Geoff Johnson, who portrays Martin, the foil between the two lovers, literally bursts onto the stage mid-way through the story. At the juncture of his entry, the back-story of May and Eddie’s peculiar love affair begins to unravel. A familiar presence on the Durango stage, Johnson has been seen many times including in the “Rocky Horror Show,” “Guitar Strings, A Cowboy and a Lost Peacock,” “Addams Family” (as Gomez) and most recently in “Shrek” as Lord Farquaad. This will be his third play sharing a stage with Lythgoe.
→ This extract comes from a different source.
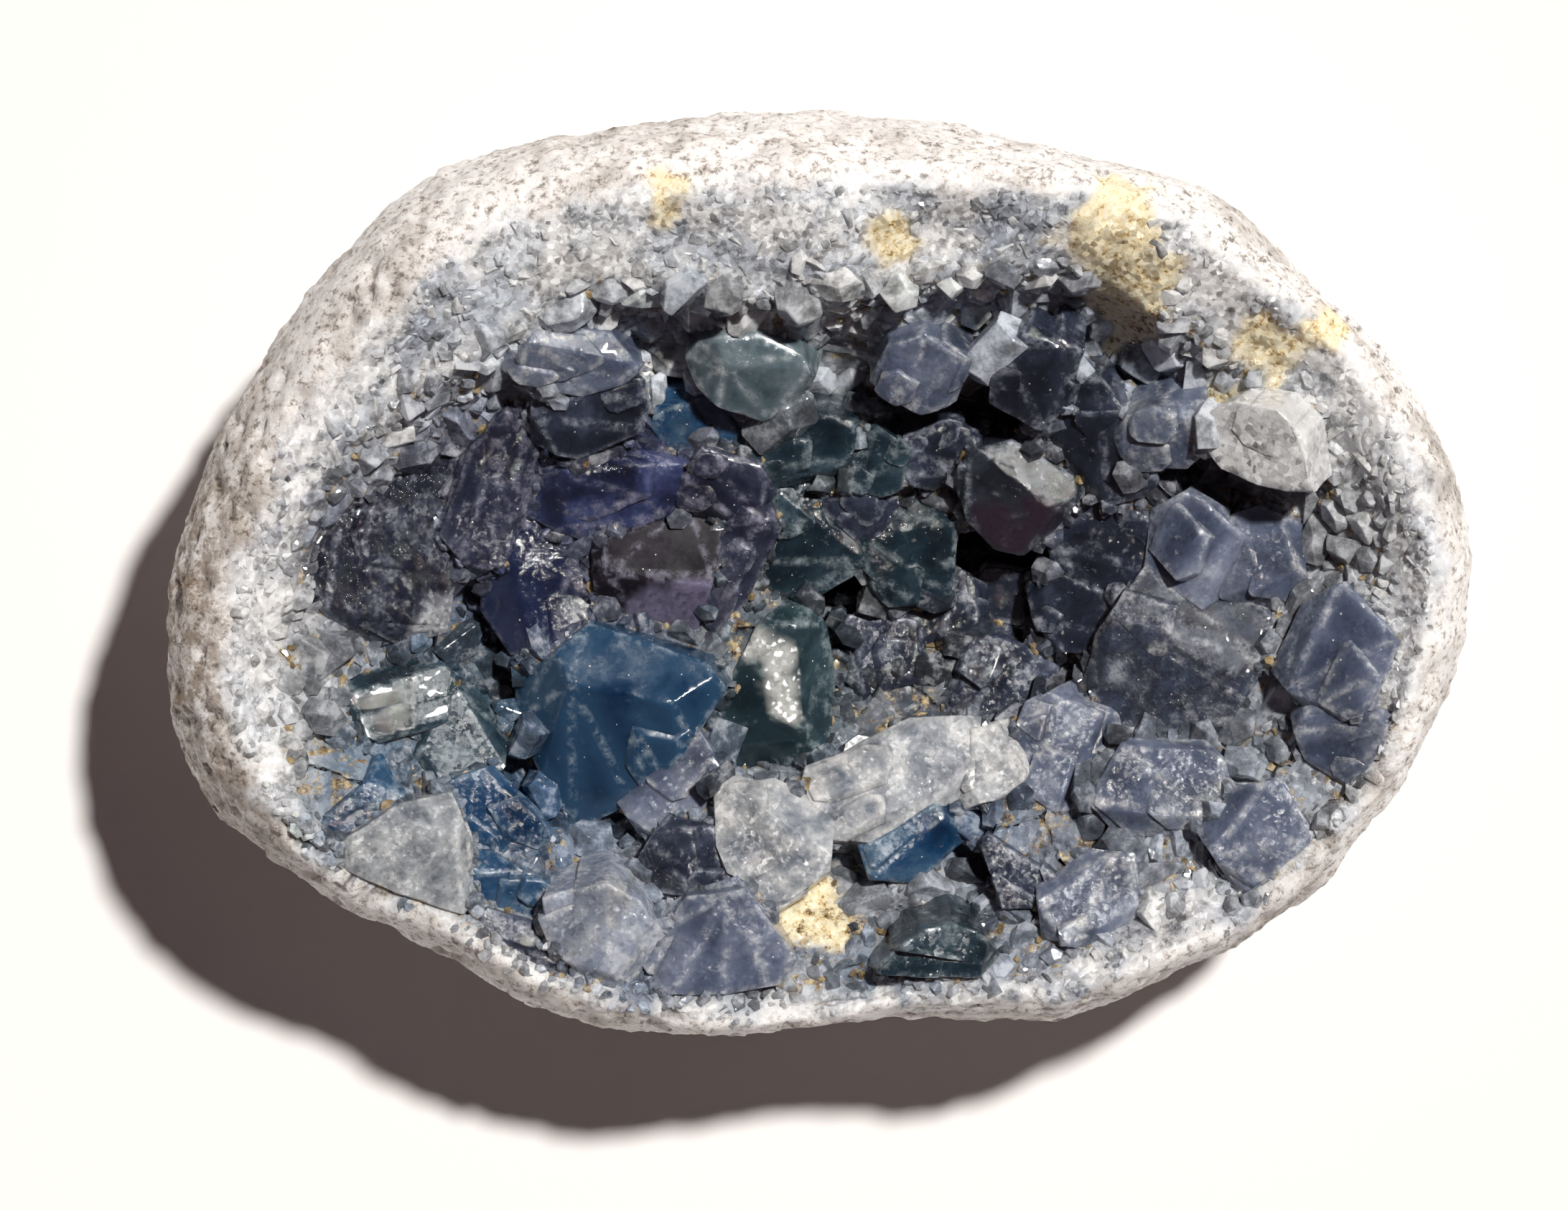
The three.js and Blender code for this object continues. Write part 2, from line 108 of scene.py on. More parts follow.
def convexCopy(name):  # a crystal as it grew, before its neighbours cut into it
    bm = nodeCopy(name)
    bmesh.ops.remove_doubles(bm, verts=bm.verts, dist=0.15 * mm)
    made = bmesh.ops.convex_hull(bm, input=bm.verts)
    loose = set(made["geom_interior"]) | set(made["geom_unused"])
    bmesh.ops.delete(bm, geom=[v for v in loose if isinstance(v, bmesh.types.BMVert)], context="VERTS")
    hullFaces = set(f for f in made["geom"] if isinstance(f, bmesh.types.BMFace))
    bmesh.ops.delete(bm, geom=[f for f in bm.faces if f not in hullFaces], context="FACES_ONLY")
    bmesh.ops.dissolve_limit(bm, angle_limit=math.radians(9), verts=bm.verts, edges=bm.edges)
    bmesh.ops.recalc_face_normals(bm, faces=bm.faces)
    return bm


# camera, light and floor

view = {
    "middle": (-2.98, -2.62),  # under the middle of the picture
    "width": 132.8,  # what the picture spans at the height of the nodule's widest line
    "height": 24,
    "lens": 150,
    "sensor": 36,
}
camera = bpy.data.cameras.new("camera")
camera.lens = view["lens"]
camera.sensor_width = view["sensor"]
camera.clip_start = 0.01
cameraObject = bpy.data.objects.new("camera", camera)
cameraObject.location = (
    view["middle"][0] * mm, view["middle"][1] * mm,
    (view["height"] + view["width"] * view["lens"] / view["sensor"]) * mm,
)
scene.collection.objects.link(cameraObject)
scene.camera = cameraObject

light = {
    "azimuth": 46,  # where it stands, anticlockwise from +X
    "elevation": 62,
    "strength": 4.0,
    "spread": 4,  # degrees across, a small soft box some way off
    "fill": 0.055,
}
sun = bpy.data.lights.new("keyLight", "SUN")
sun.energy = light["strength"]
sun.angle = math.radians(light["spread"])
sun.color = linear("fffdf9")[:3]
sunObject = bpy.data.objects.new("keyLight", sun)
sunObject.rotation_euler = (
    0, math.radians(90 - light["elevation"]), math.radians(light["azimuth"]),
)
scene.collection.objects.link(sunObject)

world = bpy.data.worlds.new("fill")
world.use_nodes = True
world.node_tree.nodes["Background"].inputs["Color"].default_value = linear("ffdae4")
world.node_tree.nodes["Background"].inputs["Strength"].default_value = light["fill"]
scene.world = world
scene.view_settings.view_transform = "Standard"
scene.cycles.use_denoising = True
scene.cycles.max_bounces = 8
scene.cycles.diffuse_bounces = 3
scene.cycles.glossy_bounces = 3
scene.cycles.transmission_bounces = 5
scene.cycles.caustics_reflective = False
scene.cycles.caustics_refractive = False

floorPaint = bpy.data.materials.new("mattWhitePaper")  # a plain pale sheet, no gloss
floorPaint.use_nodes = True
tree = floorPaint.node_tree
shader = tree.nodes["Principled BSDF"]
shader.inputs["Base Color"].default_value = linear("f2efed")
shader.inputs["Roughness"].default_value = 0.9
bm = bmesh.new()
bmesh.ops.create_grid(bm, x_segments=1, y_segments=1, size=1.5)
floorMesh = bpy.data.meshes.new("floor")
bm.to_mesh(floorMesh)
bm.free()
floor = bpy.data.objects.new("floor", floorMesh)
floorMesh.materials.append(floorPaint)
scene.collection.objects.link(floor)
print("camera, light and floor set")


# the growth: what colour the crystal mass has at each place, from the rim down into the hollow

growth = {
    "colours": [  # x, y and the colour of what grows there
        (-38, 3, "717789"), (-30, 8, "5a607a"), (-22, 10, "4c5270"), (-24, 0, "3e4974"), (-14, 10, "484a68"),
        (-30, -10, "4e697c"), (-38, -16, "7b90a3"), (-24, -18, "3f678c"), (-32, -26, "a9b2bc"),
        (-20, -30, "7888a0"), (-12, -20, "7a8594"), (-8, -30, "a2a8b2"), (-4, -10, "4f626c"),
        (-6, 8, "2e4655"), (2, 8, "3c5059"), (4, 2, "33424b"), (12, 8, "424b5b"), (20, 8, "4a5164"),
        (28, 6, "454b5e"), (10, -6, "323a46"), (18, -8, "4e5464"), (24, -2, "4c5265"), (32, -8, "858c99"),
        (42, -6, "a9aeb7"), (42, -16, "a2a9b3"), (34, -22, "a2aab5"), (24, -20, "8d95a2"), (14, -22, "7688a0"),
        (8, -26, "b0b3b9"), (4, -34, "93a0b0"), (18, -32, "98a2b2"), (0, 22, "dadde1"), (-14, 20, "ccd1d7"),
        (12, 20, "c0c5cd"), (24, 18, "8f95a0"), (34, 14, "cdd0d4"), (-24, 18, "d2d5d9"), (-38, 12, "d6d7da"),
        (46, 0, "ebebec"), (0, 30, "f6f5f4"), (-20, 28, "f2f1ef"), (-48, -2, "f0ece8"), (-46, -14, "ebe9e7"),
        (30, 26, "f4f1ed"), (50, -6, "f2f0ed"), (44, 12, "f2f0ee"), (46, -20, "ebe9e8"), (0, -38, "e0dfdf"),
        (-28, -34, "e0dfdf"), (30, -32, "e4e2e2"),
    ],
    "cool": (0.96, 0.99, 1.04),  # the whole growth leans to blue
    "reach": 1.5,
    "sugar": "f8f6f4",  # fine white grains
    "patch": 4.5,
}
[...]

Johnson remarked that Martin is different from any role he’s ever played. “He is a real person thrust into a very unusual situation,” he said. “There was no obvious way to approach the character. This character needed to be real and believable. There are several layers to Martin, several motivations all playing out at once.

Former Karate instructor Jot Stephens moved in 2014 to Durango from Honesdale, Penn., where he was also the director of “The Great Train Robbery,” the town’s main tourist attraction. Locally, he has done stand-up comedy at The Irish Embassy Pub, has played the Professor on the Dinosaur Train, and recently took home a trophy for his float in the Steampunk Snowdown Parade. His spot-on performance as “The Old Man” is a pivotal one and ultimately provides the rationale behind Eddie and May’s conundrum.

Casting can be the most daunting part of producing a play, and for Carson, “Fool for Love” was no exception. Admitting its difficulty, she was elated with the result. “There are many very adult themes in this play and it takes some brave actors – and I got them! It is very meaty and takes a lot of digging to get at the deepest core of these characters. And my actors have risen to the challenge.”

The production team for “Fool for Love” includes: Selena M. Trujillo-Stage Manager, Eric Bulrice-Technical Director and Set Design, Leann Brubaker-Lighting and Karren Little-Costume.